Canadians lose their religion, Americans lament Katrina, zealotry.

The Arcade Fire, Neon Bible (Merge)
The sequel to this big Canadian band's 2004 indie-rock hit Funeral was recorded in a small Quebec church and sounds like it. Bandleader Win Butler belts out joyous despair in a voice pitched halfway between David Byrne and Bruce Springsteen as the chamber punks pull out the organ stops on an album that illuminates irreverent theological musings with strings, horns, synthesizers, and passion.

Wynton Marsalis, From the Plantation to the Penitentiary (Blue Note)
The trumpeter's honey tones and his band's sublimely swinging give-and-take camouflage Plantation's stinging social indictments. Singer Jennifer Sanon condemns homelessness ("Find Me"), greed ("Super Capitalism"), and racism in a deceptive purr. And the bandleader rails against gangster rap and pleads for leadership in his own counter-rap, "Where Y'All At."

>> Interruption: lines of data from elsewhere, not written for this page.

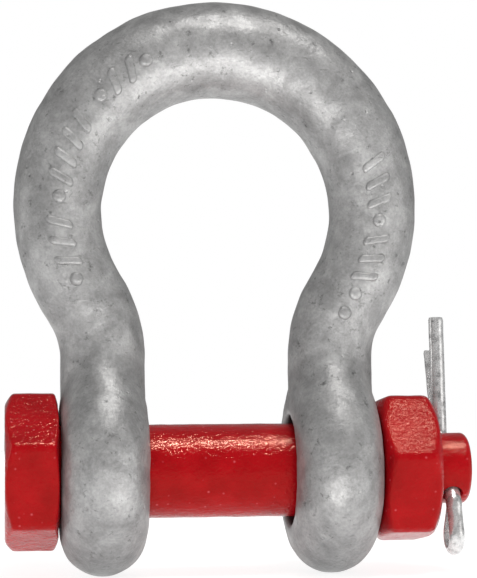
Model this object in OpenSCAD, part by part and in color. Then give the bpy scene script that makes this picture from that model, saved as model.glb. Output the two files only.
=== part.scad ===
// Bow shackle: a forged bow closed by a bolt, a nut and a split cotter pin.
// Origin: on the bolt axis, midway between the ears. +X runs along the bolt
// towards the nut, +Z points to the crown of the bow.

/* [Bow] */
// Gap between the two ears
jaw_gap = 31.8; // [31:0.1:33]
// Inside width of the bow
bow_width = 51.2; // [50:0.1:54]
// Inside length, from the bolt to the crown
inside_length = 72.8; // [70:0.1:78]
// Diameter of the limbs where they run down into the ears
limb_d = 18.7; // [18:0.1:18.8]
// Diameter of the crown
crown_d = 21.4; // [19:0.1:22]
// Thickness of each ear, along the bolt
ear_t = 19; // [19:0.1:20]
// Outer diameter of each ear
ear_d = 45.6; // [44:0.2:48]
// Slope of the limbs where the bow draws in towards the ears, in degrees
neck_slope = 30; // [27:1:32]
// Radius of the bend from the slope into the straight legs
neck_r = 22.5; // [18:0.5:24]

/* [Bolt] */
// Diameter of the plain shank
shank_d = 20.6; // [20.2:0.1:21.5]
// Radial running clearance of the shank in the ears
shank_play = 0.1; // [0.05:0.01:0.1]
// Gap between an ear and the face of the head or the nut
face_gap = 0.4; // [0.2:0.05:0.5]
// Width of the head across its flats
head_af = 31; // [30:0.5:34]
// Height of the head
head_h = 11.6; // [11:0.1:14]
// Turn of the head's flats about the bolt axis, in degrees
head_turn = 9; // [0:1:59]
// Diameter of the reduced end stub
stub_d = 15.8; // [15:0.1:16.4]
// Length of the stub beyond the nut
stub_l = 7.9; // [7:0.1:10]

/* [Nut and thread] */
// Outer diameter of the thread
thread_d = 20; // [19.5:0.1:20]
// Pitch of the thread
pitch = 2.5; // [2:0.5:2.5]
// Radial clearance of the nut on the thread
thread_play = 0.1; // [0.05:0.01:0.2]
// Width of the nut across its flats
nut_af = 30.4; // [29:0.2:32]
// Height of the nut
nut_h = 13; // [13:0.1:16]
// Turn of the nut's flats about the bolt axis, in degrees
nut_turn = 19; // [0:1:59]

/* [Cotter pin] */
// Width of the half-round wire
wire_d = 3.5; // [3:0.1:3.6]
// Gap between the flat sides of the two legs
leg_gap = 0.2; // [0.1:0.05:0.3]
// Diameter of the cross hole that the pin sits in
hole_d = 4.1; // [4:0.1:4.3]
// Distance from the nut to the middle of the pin
cotter_offset = 3.6; // [3:0.1:4]
// Lean of the cross hole from vertical, in degrees
cotter_lean = 45; // [30:1:60]
// Radius of the bends just outside the stub
bend_r = 3; // [2.5:0.1:4]
// Angle that the long leg is bent up by, in degrees
long_turn = 39; // [20:1:60]
// Angle that the short leg is bent up by, in degrees
short_turn = 23; // [10:1:35]
// Length of the long leg beyond its bend
long_leg = 25.9; // [20:0.1:30]
// Length of the short leg beyond its bend
short_leg = 20.7; // [15:0.1:25]
// Angle that the eye is bent down by, in degrees
eye_bend = 50; // [30:1:60]
// Inner radius of the eye
eye_r = 2.7; // [2:0.1:3.5]
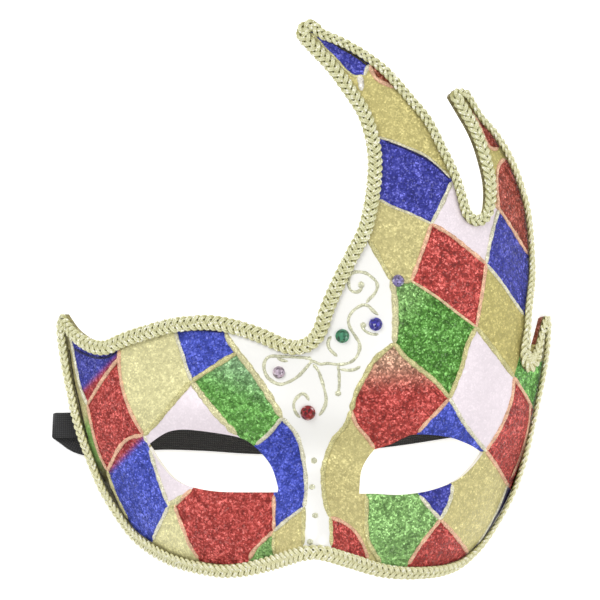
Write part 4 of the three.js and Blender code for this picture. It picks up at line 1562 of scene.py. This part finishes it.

Mary Chapin Carpenter, The Calling (Zoe/Rounder)
The personal and political dovetail in Carpenter's deeply emotional folk-rock. She frets over zealots of every stripe in the title track before deciding that "We're All Right" over big beats and blazing guitars in the next. "Houston" laments the Southern masses displaced by Hurricane Katrina and concludes optimistically with "Bright Morning Star."

Otis Taylor, Definition of a Circle (Telarc)
Otis Taylor embeds his gruff voice in spare yet artfully arranged guitars, banjos, mandolins, and horns on maybe the best blues album you'll hear all year. Taylor's songwriting personas include a deported Mexican cowboy, an African-American shocked by TV images of Katrina's aftermath, a father soothing a bi-racial child, and a man who covets his neighbor's wife and land.

Ry Cooder, My Name Is Buddy (Nonesuch)
The guitarist-producer stirs up a dustbowl's worth of retro folk, blues, and country music on this clever concept album concerning a hitchhiking feline's American odyssey. Pete Seeger adds banjo to "J. Edgar," and more than a little working-class rabble is roused along the way.